* Start Dataset records *
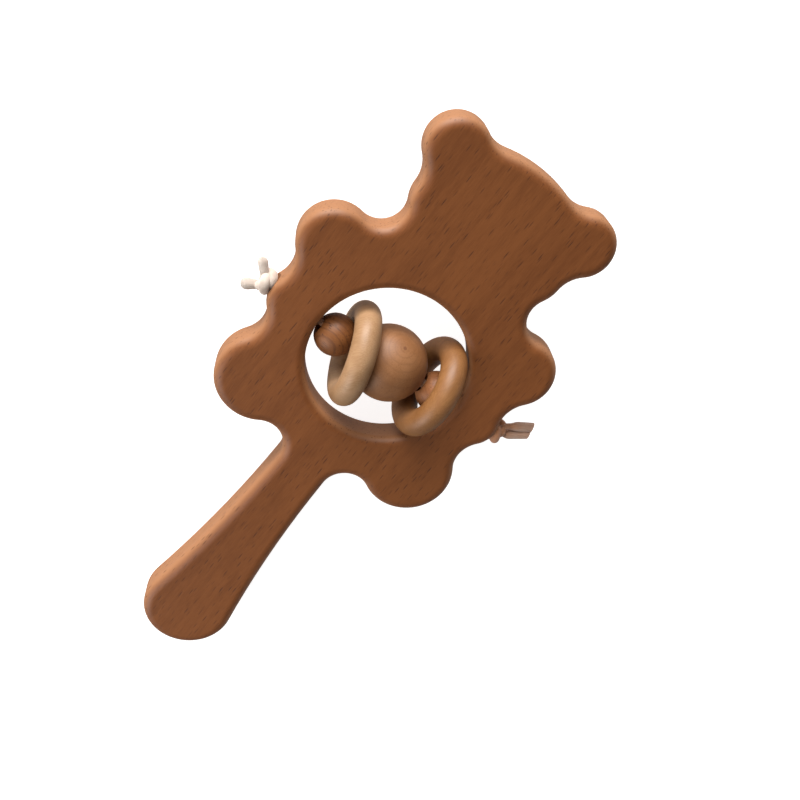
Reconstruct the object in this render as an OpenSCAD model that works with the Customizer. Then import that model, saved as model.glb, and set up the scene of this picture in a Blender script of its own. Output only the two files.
* End Dataset records *
* Start Dataset records *
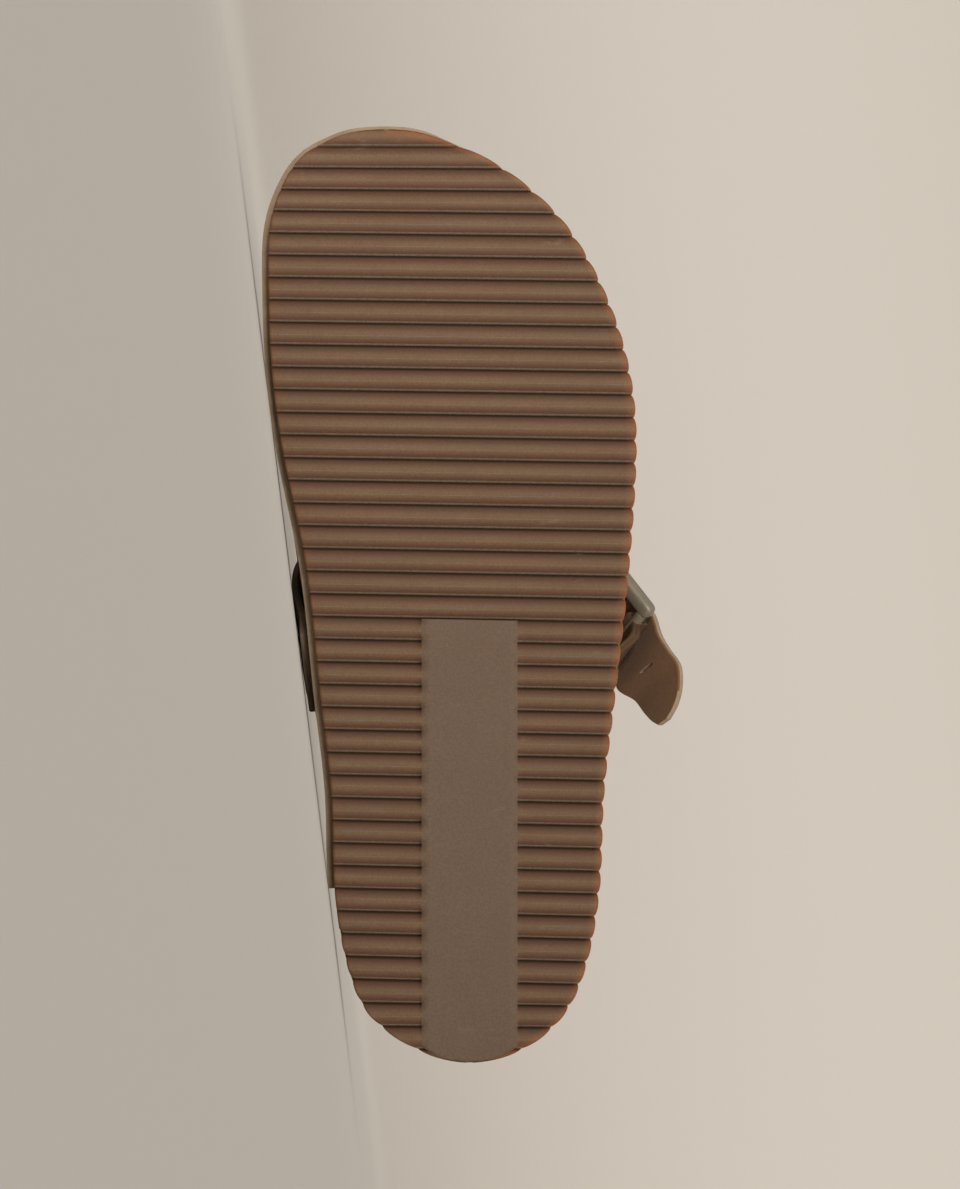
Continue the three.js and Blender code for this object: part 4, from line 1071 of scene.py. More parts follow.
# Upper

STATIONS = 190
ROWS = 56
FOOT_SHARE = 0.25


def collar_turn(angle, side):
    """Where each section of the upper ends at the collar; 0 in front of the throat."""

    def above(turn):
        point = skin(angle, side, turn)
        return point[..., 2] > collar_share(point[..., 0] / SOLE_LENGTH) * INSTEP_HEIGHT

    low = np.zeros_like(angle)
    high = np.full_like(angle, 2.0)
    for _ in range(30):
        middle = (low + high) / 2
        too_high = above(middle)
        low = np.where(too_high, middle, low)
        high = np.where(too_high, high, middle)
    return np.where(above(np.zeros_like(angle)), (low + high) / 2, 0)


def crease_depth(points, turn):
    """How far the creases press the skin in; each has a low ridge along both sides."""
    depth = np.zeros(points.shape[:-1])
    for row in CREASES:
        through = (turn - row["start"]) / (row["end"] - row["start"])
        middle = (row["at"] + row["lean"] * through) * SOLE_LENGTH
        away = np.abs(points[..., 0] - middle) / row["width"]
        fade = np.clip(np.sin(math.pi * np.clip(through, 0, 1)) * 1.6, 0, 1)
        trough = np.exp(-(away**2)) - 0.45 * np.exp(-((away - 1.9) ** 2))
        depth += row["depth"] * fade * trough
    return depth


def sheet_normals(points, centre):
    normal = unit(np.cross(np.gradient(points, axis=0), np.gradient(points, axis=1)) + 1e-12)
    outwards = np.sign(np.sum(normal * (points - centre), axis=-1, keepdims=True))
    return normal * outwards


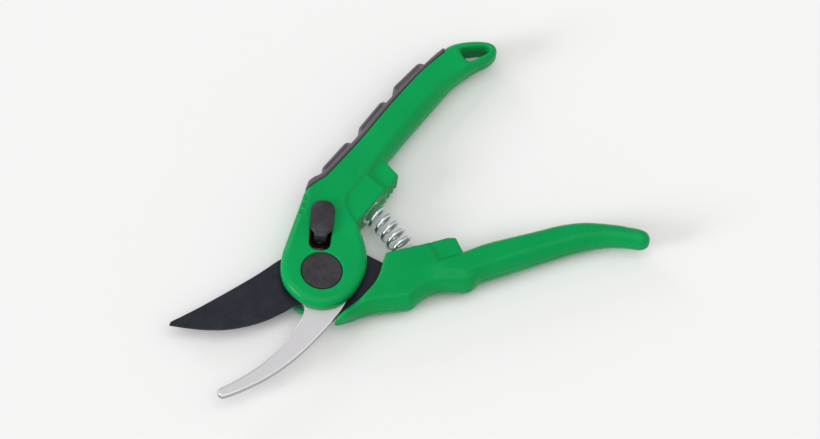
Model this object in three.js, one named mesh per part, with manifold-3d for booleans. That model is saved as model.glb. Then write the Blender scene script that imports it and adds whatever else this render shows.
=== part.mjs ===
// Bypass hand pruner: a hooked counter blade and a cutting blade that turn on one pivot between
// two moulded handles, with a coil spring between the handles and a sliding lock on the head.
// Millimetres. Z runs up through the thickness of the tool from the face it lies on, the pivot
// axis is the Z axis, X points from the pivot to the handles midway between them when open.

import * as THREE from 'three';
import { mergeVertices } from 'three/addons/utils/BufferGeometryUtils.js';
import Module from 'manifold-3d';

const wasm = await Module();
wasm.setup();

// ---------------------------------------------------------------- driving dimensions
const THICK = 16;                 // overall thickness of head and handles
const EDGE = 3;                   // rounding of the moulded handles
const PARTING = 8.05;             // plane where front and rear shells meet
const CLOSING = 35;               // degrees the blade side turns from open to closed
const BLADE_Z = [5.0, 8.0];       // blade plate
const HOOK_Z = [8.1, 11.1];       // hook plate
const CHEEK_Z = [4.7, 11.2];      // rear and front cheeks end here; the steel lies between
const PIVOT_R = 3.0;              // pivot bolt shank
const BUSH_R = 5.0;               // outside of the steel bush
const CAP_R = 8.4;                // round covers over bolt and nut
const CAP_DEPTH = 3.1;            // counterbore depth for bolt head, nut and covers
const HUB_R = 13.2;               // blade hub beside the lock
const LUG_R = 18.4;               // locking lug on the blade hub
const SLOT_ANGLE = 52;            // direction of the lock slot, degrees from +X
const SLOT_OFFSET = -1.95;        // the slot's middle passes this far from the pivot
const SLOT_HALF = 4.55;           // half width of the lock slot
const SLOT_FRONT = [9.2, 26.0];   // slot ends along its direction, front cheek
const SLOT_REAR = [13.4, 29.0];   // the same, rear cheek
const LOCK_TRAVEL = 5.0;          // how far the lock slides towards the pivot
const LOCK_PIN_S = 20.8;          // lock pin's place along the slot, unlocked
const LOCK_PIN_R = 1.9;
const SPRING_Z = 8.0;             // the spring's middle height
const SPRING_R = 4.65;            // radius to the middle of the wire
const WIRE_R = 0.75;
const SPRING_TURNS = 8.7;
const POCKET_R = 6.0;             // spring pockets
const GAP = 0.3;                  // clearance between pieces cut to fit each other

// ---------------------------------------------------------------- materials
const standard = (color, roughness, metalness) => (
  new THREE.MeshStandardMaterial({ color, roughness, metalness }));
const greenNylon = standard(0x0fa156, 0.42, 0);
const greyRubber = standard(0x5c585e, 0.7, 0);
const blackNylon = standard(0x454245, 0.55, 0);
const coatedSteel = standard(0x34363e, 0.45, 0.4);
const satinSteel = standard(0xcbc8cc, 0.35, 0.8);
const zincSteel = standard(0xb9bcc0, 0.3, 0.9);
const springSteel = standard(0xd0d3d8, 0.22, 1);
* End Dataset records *
- _The request_
Return exactly the lines from the line that has "Continue the three.js" to the line that has "return point[..., 2]", both of them included.

- _Answer to the problem_
Continue the three.js and Blender code for this object: part 4, from line 1071 of scene.py. More parts follow.
# Upper

STATIONS = 190
ROWS = 56
FOOT_SHARE = 0.25


def collar_turn(angle, side):
    """Where each section of the upper ends at the collar; 0 in front of the throat."""

    def above(turn):
        point = skin(angle, side, turn)
        return point[..., 2] > collar_share(point[..., 0] / SOLE_LENGTH) * INSTEP_HEIGHT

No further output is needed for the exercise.